Once you've chosen a language, type in a word and definitions instantly pop up. Unlike its competitors, Languages returns results in both the "in" and "out" language, though the "in" language is highlighted and bolded. Thus, you can search for words in either language through the search bar. "We wanted this to be as language-agnostic as possible," Olson says. "When you're learning a language, you could be thinking in either language, so we made it so you don't have to think about what mode you're in." Ultralingua does include verb conjugations and a favorites menu, which Olson hopes to add, but the app is still considerably more expensive compared to Languages. The app also lacks voice input in any languages besides English (which comes with iOS 6), while will be a turn-off for some, but that's what iTranslate Voice is for, Olson says.

"One of the big lessons I took from Grades is to spend time on the little details."
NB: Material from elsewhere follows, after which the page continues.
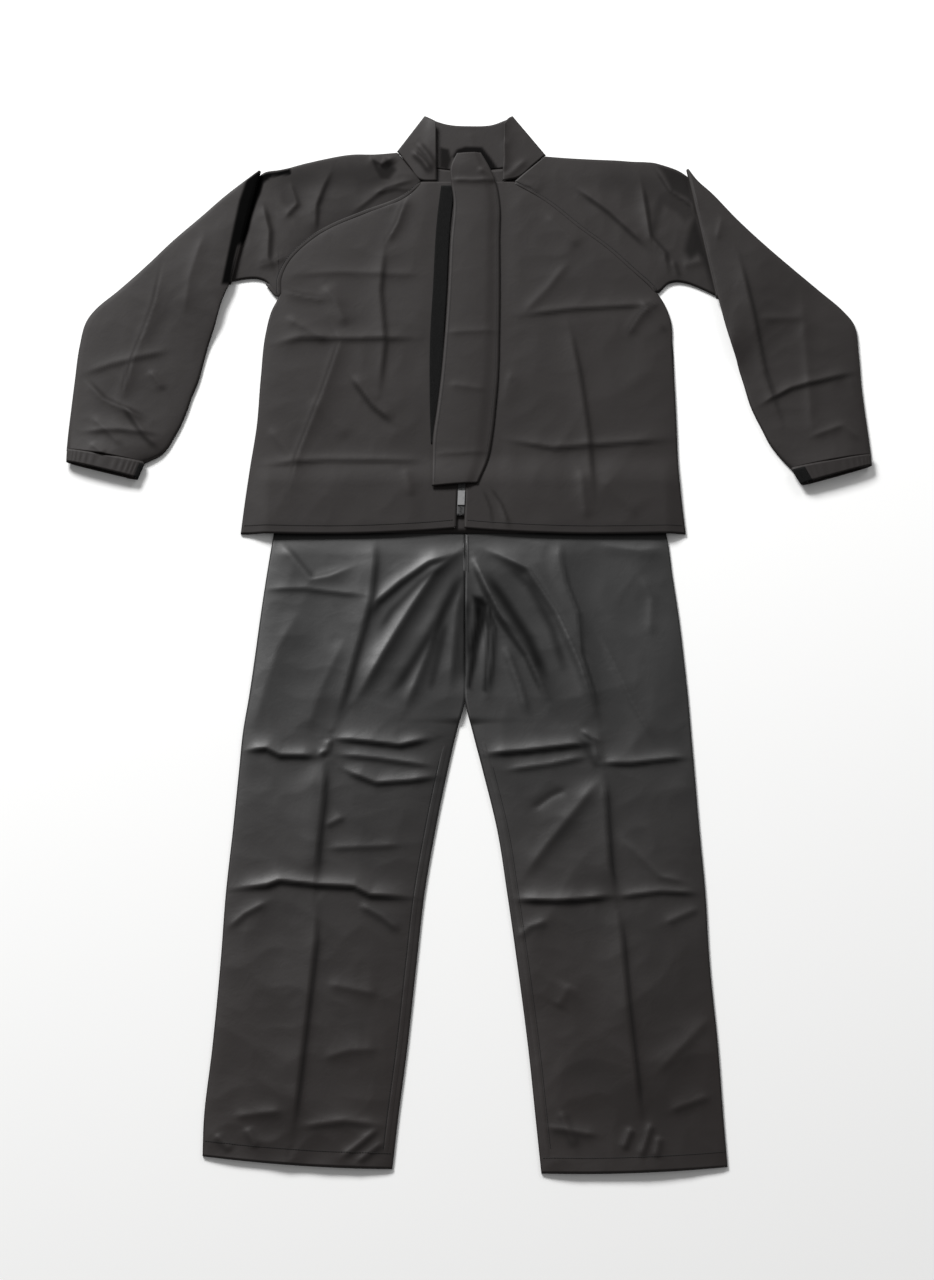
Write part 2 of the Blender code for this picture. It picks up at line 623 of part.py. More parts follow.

Once you're thumbing through words and translations, one tap on a word conveniently prompts a "Copy" dialog, saving you from long-pressing (iOS's standard implementation) to achieve the same thing. Here too Languages is mindful of why you're using the app: if you're not reading off a result to a townsperson in another country, you're likely going to copy it into a text or email. If you're ready for another word, you can either tap the search bar, or swipe to the right to activate a Flipboard-esque animation to return to the previous screen and clear the search window.


After winning one Apple Design Award, Olson hopes to someday win another. "One of the big lessons I took from Grades is to spend time on the little details," he says. "Apple loved how when you put in a syllabus item and change a [numerical] amount, a big number keyboard popped up instead of a normal keyboard." Olson doesn't know if he was first to employ a large numeric keyboard for entering amounts, but most apps now use one. And perhaps someday most apps will give up Apple's stock A to Z list for one like Olson's, which shows what letter you're pressing next to your finger as you drag.
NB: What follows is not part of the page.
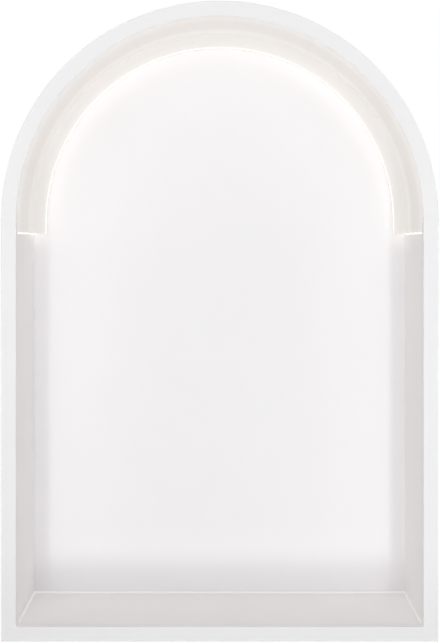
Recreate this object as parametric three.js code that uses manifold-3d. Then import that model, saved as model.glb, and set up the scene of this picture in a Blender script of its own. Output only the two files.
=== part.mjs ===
// Arched wall niche with a concealed light line: a recess of flat boards under a half-round arch,
// with a flat frame that overlaps the wall round its opening.
import * as THREE from "three";
import { mergeVertices } from "three/addons/utils/BufferGeometryUtils.js";
import Module from "manifold-3d";

const wasm = await Module();
wasm.setup();

// Driving dimensions, in millimetres.
const openingWidth = 600; // clear width between the side panels
const openingHeight = 900; // sill to the crown of the arch
const nicheDepth = 150; // front of the frame to the face of the back panel

const frameWidth = 22; // flat frame seen all round the opening
const frameThickness = 8; // how far the frame stands in front of the wall
const frameEasing = 1.5; // rounding of the frame's front arrises
const spigotLength = 3; // ledge behind the frame that the boards butt against
const spigotMargin = 0.5; // how far that ledge passes the outside of the boards

const boardThickness = 12; // side panels, sill and arch lining
const backThickness = 12; // back panel
const archLegDrop = 20; // straight legs of the arch lining below the springing

const baffleWidth = 22; // half ring seen inside the arch lining
const baffleThickness = 4;
const baffleEasing = 0.8; // rounding of the baffle's arrises
const lightGap = 12; // slot between the baffle and the back panel
const rebateDepth = 2; // step in the arch lining that the baffle is set into

const stripWidth = 8; // light strip, across the slot
const stripThickness = 1.6;

const sillBeadRadius = 2.5; // quarter-round bead in the corners of the sill
const seamBeadHeight = 1.8; // half-round bead over the seam under the arch lining
const seamBeadProjection = 0.9;

const glandShankRadius = 4; // the part of the gland inside the back panel
const glandShankClearance = 0.3;
const glandBoreRadius = 2.4; // hole for the lead
const glandFlangeRadius = 9;
const glandFlangeThickness = 2;
const glandNutWidth = 14; // across the flats
const glandNutHeight = 5;
const glandCapRadius = 6;
const glandCapHeight = 7;
const glandCapEasing = 2; // rounding of the cap round the lead

const gap = 0.3; // glue line between neighbouring pieces

const archFacets = 72; // of each half circle, an even number
const beadFacets = 6; // of a quarter-round or half-round bead, an even number
const glandFacets = 24; // round the gland
const easingFacets = 3; // of an eased edge

// Places worked out from the driving dimensions. Everything is drawn in elevation: x to the right, y up and
// z out of the wall, with z = 0 on the wall's face and y = 0 halfway across the frame's lower overhang.
const archRadius = openingWidth / 2;
const spigotWidth = boardThickness + spigotMargin;
const sillTop = (spigotWidth + frameWidth) / 2;
const springing = sillTop + openingHeight - archRadius;
const seamHeight = springing - archLegDrop;

const boardFront = -spigotLength - gap;
const backFace = frameThickness - nicheDepth;
const boardBack = backFace + gap;
const backRear = backFace - backThickness;

const baffleBack = backFace + lightGap;
const baffleFront = baffleBack + baffleThickness;
const baffleInner = archRadius - baffleWidth;
const baffleOuter = archRadius + rebateDepth - gap;
const rebateFront = baffleFront + gap;

const glandHeight = springing + (baffleInner + baffleOuter) / 2; // behind the middle of the baffle
const glandHoleRadius = glandShankRadius + glandShankClearance;

const paint = (color, roughness) => new THREE.MeshStandardMaterial({ color, roughness, metalness: 0 });
const finishes = {
  frame: paint(0xf0eff0, 0.55),
  board: paint(0xe8e5e4, 0.6),
  back: paint(0xf1f0ef, 0.6),
  arch: paint(0xebe6e0, 0.6),
  bead: paint(0xf4f2f0, 0.4),
  light: new THREE.MeshStandardMaterial({ color: 0xfff4de, emissive: 0xffe2b8, roughness: 0.5 }),
  gland: paint(0xd9d9d8, 0.5),
};

// A closed three.js geometry as a solid that can be joined and cut.
function solid(geometry) {
  const bare = geometry.clone();
  bare.deleteAttribute("normal");
  bare.deleteAttribute("uv");
  const merged = mergeVertices(bare, 1e-4);
  return new wasm.Manifold(
    new wasm.Mesh({
      numProp: 3,
      vertProperties: Float32Array.from(merged.attributes.position.array),
      triVerts: Uint32Array.from(merged.index.array),
    }),
  );
}

// A joined or cut solid as a three.js geometry again.
function geometryOf(body) {
  const { vertProperties, triVerts } = body.getMesh();
  return new THREE.BufferGeometry()
    .setAttribute("position", new THREE.BufferAttribute(vertProperties, 3))
    .setIndex(new THREE.BufferAttribute(triVerts, 1));
}

function piece(name, geometry, material) {
  const mesh = new THREE.Mesh(geometry, material);
  mesh.name = name;
  return mesh;
}

// The opening's outline grown by `offset` on every side.
function openingOutline(offset, Outline = THREE.Shape) {
  const radius = archRadius + offset;
  const outline = new Outline();
  outline.moveTo(-radius, sillTop - offset);
  outline.lineTo(radius, sillTop - offset);
  outline.lineTo(radius, springing);
  outline.absarc(0, springing, radius, 0, Math.PI, false);
  outline.lineTo(-radius, sillTop - offset);
  return outline;
}

// A ring of constant width round the opening.
function openingRing(width) {
  const ring = openingOutline(width);
  ring.holes.push(openingOutline(0, THREE.Path));
  return ring;
}

// Half ring between two radii, with straight legs down to the seam.
function archBand(inner, outer) {
  const band = new THREE.Shape();
  band.moveTo(outer, seamHeight);
  band.lineTo(outer, springing);
  band.absarc(0, springing, outer, 0, Math.PI, false);
  band.lineTo(-outer, seamHeight);
  band.lineTo(-inner, seamHeight);
  band.lineTo(-inner, springing);
  band.absarc(0, springing, inner, Math.PI, 0, true);
  band.lineTo(inner, seamHeight);
  band.lineTo(outer, seamHeight);
  return band;
}

// A shape drawn in elevation, made solid from one depth to another, its edges rounded by `easing`.
// An arc gets two facets for each curve segment.
function slab(shape, back, front, easing = 0, facets = archFacets) {
  const geometry = new THREE.ExtrudeGeometry(shape, {
    depth: front - back - 2 * easing,
    curveSegments: facets / 2,
    bevelEnabled: easing > 0,
    bevelThickness: easing,
    bevelSize: easing,
    bevelOffset: -easing,
    bevelSegments: easingFacets,
  });
  return geometry.translate(0, 0, back + easing);
}

// A block between two corners.
function block(left, right, bottom, top, back, front) {
  const geometry = new THREE.BoxGeometry(right - left, top - bottom, front - back);
  return geometry.translate((left + right) / 2, (bottom + top) / 2, (back + front) / 2);
}

// Flat frame with rounded front arrises, and the ledge behind it that the boards butt against.
function frontFrame() {
  const reach = archRadius + frameWidth + gap;
  const eased = solid(slab(openingRing(frameWidth), -2 * frameEasing, frameThickness, frameEasing));
  const inRoom = solid(block(-reach, reach, -reach, springing + reach, 0, frameThickness + gap));
  const ledge = solid(slab(openingRing(spigotWidth), -spigotLength, frameThickness / 2));
  return piece("front_frame", geometryOf(eased.intersect(inRoom).add(ledge)), finishes.frame);
}

// One side panel stands on the sill, up to the seam: -1 is the left, 1 the right.
function sidePanel(side) {
  const name = side < 0 ? "left_side_panel" : "right_side_panel";
  const half = boardThickness / 2;
  const board = block(-half, half, sillTop + gap, seamHeight - gap, boardBack, boardFront);
  const panel = piece(name, board, finishes.board);
  panel.position.x = side * (archRadius + half);
  return panel;
}

// The sill runs under both side panels.
function sillPanel() {
  const reach = archRadius + boardThickness;
  const board = block(-reach, reach, sillTop - boardThickness, sillTop, boardBack, boardFront);
  return piece("sill_panel", board, finishes.board);
}

// The back closes the recess behind every board. Its hole for the gland is hidden by the baffle.
function backPanel() {
  const board = solid(slab(openingOutline(boardThickness), backRear, backFace));
  const hole = new THREE.CylinderGeometry(glandHoleRadius, glandHoleRadius, 3 * backThickness, glandFacets);
  hole.rotateX(Math.PI / 2).translate(0, glandHeight, (backRear + backFace) / 2);
  return piece("back_panel", geometryOf(board.subtract(solid(hole))), finishes.back);
}

// Half-round soffit, stepped back behind the baffle for the baffle's edge and the light strip.
function archLining() {
  const outer = archRadius + boardThickness;
  const soffit = solid(slab(archBand(archRadius, outer), rebateFront, boardFront));
  const stepped = solid(slab(archBand(archRadius + rebateDepth, outer), boardBack, boardFront));
  return piece("arch_lining", geometryOf(soffit.add(stepped)), finishes.arch);
}

// Flat half ring that hides the light strip from the room.
function lightBaffle() {
  const ring = slab(archBand(baffleInner, baffleOuter), baffleBack, baffleFront, baffleEasing);
  return piece("light_baffle", ring, finishes.arch);
}

// Flexible strip on the soffit, centred in the slot behind the baffle.
function lightStrip() {
  const back = backFace + (lightGap - stripWidth) / 2;
  const strip = slab(archBand(baffleOuter - stripThickness, baffleOuter), back, back + stripWidth);
  return piece("led_strip", strip, finishes.light);
}

// Quarter-round bead along the sill's left, back and right edges, mitred where its arms meet.
function sillBead() {
  const arm = (start, length) => {
    const section = new THREE.Shape();
    section.absarc(0, 0, sillBeadRadius, start, start + Math.PI / 2, false);
    section.lineTo(0, 0);
    return slab(section, 0, length, 0, beadFacets);
  };
  const across = openingWidth - 2 * gap;
  const deep = boardFront - boardBack;
  const left = solid(arm(0, deep).translate(-across / 2, 0, 0));
  const right = solid(arm(Math.PI / 2, deep).translate(across / 2, 0, 0));
  const back = solid(arm(0, across).rotateY(-Math.PI / 2).translate(across / 2, 0, 0));
  const bead = piece("sill_joint_bead", geometryOf(left.add(back).add(right)), finishes.bead);
  bead.position.set(0, sillTop + gap, boardBack);
  return bead;
}

// Half-round bead over the seam between the arch lining and one side panel.
function seamBead(side) {
  const start = side < 0 ? -Math.PI / 2 : Math.PI / 2;
  const section = new THREE.Shape();
  section.absellipse(0, 0, seamBeadProjection, seamBeadHeight / 2, start, start + Math.PI, false);
  const name = side < 0 ? "left_seam_bead" : "right_seam_bead";
  const bead = piece(name, slab(section, rebateFront, boardFront, 0, beadFacets), finishes.bead);
  bead.position.set(side * (archRadius - gap), seamHeight - gap / 2, 0);
  return bead;
}

// Gland through the back panel: shank, flange, hexagon and rounded cap round one straight bore.
function cableGland() {
  const flangeFront = backRear - gap;
  const nutFront = flangeFront - glandFlangeThickness;
  const capFront = nutFront - glandNutHeight;
  const capBack = capFront - glandCapHeight;
  const outline = [
    [0, capBack],
    [glandCapRadius - glandCapEasing, capBack],
    [glandCapRadius - glandCapEasing / 3, capBack + glandCapEasing / 3],
    [glandCapRadius, capBack + glandCapEasing],
    [glandCapRadius, nutFront],
    [glandFlangeRadius, nutFront],
    [glandFlangeRadius, flangeFront],
    [glandShankRadius, flangeFront],
    [glandShankRadius, backFace],
    [0, backFace],
  ].map(([radius, depth]) => new THREE.Vector2(radius, depth));
  const body = new THREE.LatheGeometry(outline, glandFacets);
  const nutRadius = glandNutWidth / Math.sqrt(3);
  const nut = new THREE.CylinderGeometry(nutRadius, nutRadius, glandNutHeight, 6);
  nut.translate(0, (capFront + nutFront) / 2, 0);
  const bore = new THREE.CylinderGeometry(glandBoreRadius, glandBoreRadius, 3 * nicheDepth, glandFacets);
  const bored = solid(body).add(solid(nut)).subtract(solid(bore));
  const gland = piece("cable_gland", geometryOf(bored), finishes.gland);
  gland.rotation.x = Math.PI / 2;
  gland.position.y = glandHeight;
  return gland;
}

// The elevation stood upright: y becomes +Z, and the room is on the -Y side.
const niche = new THREE.Group();
niche.add(frontFrame(), sidePanel(-1), sidePanel(1), sillPanel(), backPanel());
niche.add(archLining(), lightBaffle(), lightStrip());
niche.add(sillBead(), seamBead(-1), seamBead(1), cableGland());
niche.rotation.x = Math.PI / 2;

export default niche;
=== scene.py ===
"""Looks of an arched wall niche with a concealed light line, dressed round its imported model.

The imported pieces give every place. Each sub-assembly is a class whose fields are its own sizes, in metres.
+X is to the right, +Y into the wall and +Z up, with the wall's face at y = 0.
"""

import logging
import math
from collections.abc import Sequence
from dataclasses import astuple, dataclass, fields
from enum import Enum

import bmesh
import bpy
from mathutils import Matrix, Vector


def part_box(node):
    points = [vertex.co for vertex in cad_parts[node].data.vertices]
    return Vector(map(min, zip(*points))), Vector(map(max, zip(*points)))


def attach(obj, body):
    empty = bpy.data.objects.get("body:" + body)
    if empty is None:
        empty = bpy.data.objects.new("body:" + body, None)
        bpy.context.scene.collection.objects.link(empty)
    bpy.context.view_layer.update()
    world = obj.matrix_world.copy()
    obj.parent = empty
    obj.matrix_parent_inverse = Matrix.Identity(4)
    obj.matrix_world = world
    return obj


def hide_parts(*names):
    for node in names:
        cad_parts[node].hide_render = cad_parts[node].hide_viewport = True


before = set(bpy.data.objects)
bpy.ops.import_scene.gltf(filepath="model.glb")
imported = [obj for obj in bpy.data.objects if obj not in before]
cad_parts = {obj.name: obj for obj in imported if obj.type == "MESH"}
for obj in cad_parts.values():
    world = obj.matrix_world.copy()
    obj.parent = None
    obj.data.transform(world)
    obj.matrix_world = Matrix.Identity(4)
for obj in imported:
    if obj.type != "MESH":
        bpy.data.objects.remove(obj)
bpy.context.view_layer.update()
BODY = "root"
LOG = logging.getLogger("niche")

ARCH_STEPS = 180
ROUND_STEPS = 6
EASED_STEPS = 3
FEW_FACETS = 8
RIB_SIDES = 8
DOME_STEPS = 8
SHARP_TURN = 30.0
ARRIS_TURN = 60.0
DIMPLE_DETAIL = 2.0
DIMPLE_ROUGHNESS = 0.45
CLOUD_DETAIL = 4.0
FACING = 0.99
FULL_WEIGHT = 100
RING_PAINTED_LIGHT_REACH = 0.048
RING_PAINTED_LIGHT_FULL = 0.022
MIX_SHARE, MIX_FIRST, MIX_SECOND, MIX_RESULT = 0, 6, 7, 2
INTO_WALL = Vector((0.0, 1.0, 0.0))
UPWARD = Vector((0.0, 0.0, 1.0))

Colour = tuple[float, float, float]
Point = tuple[float, float]
Paints = dict[str, bpy.types.Material]
Inputs = dict[str | int, object]
Mesh = bmesh.types.BMesh
Piece = bpy.types.Object
Socket = bpy.types.NodeSocket
Sockets = bpy.types.bpy_prop_collection
Tree = bpy.types.NodeTree


class Side(Enum):
    """Which half of the niche a piece stands on, as the sign of its x."""

    LEFT = -1
    RIGHT = 1


class Coat(Enum):
    """Which of a board's two finishes a face takes, as its place among the material slots."""

    ROOM = 0
    REVERSE = 1


def inner_radius(node: str, springing: float) -> float:
    """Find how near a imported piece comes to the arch's centre.

    Args:
        node: Name of a piece that follows the arch.
        springing: Height of the arch's centre.

    Returns:
        The smallest distance, in metres.
    """
    corners = (vertex.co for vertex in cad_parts[node].data.vertices)
    return min(math.hypot(co.x, co.z - springing) for co in corners if co.z >= springing)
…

At the end of the day, Languages is a minimalist offline translation app that doesn't attempt fancy features like voice translation and conjugation, since its sibling apps iTranslate and iTranslate Voice already offer those features. It's about providing lightning fast translations for words while you're traveling. "It's so satisfying," Olson says, "that this is something we're poured so much into but when you use it, you don't even notice the details. Within a few days we could have hundreds of thousands of people being helped by this thing every day, and the thought of that is mind-boggling."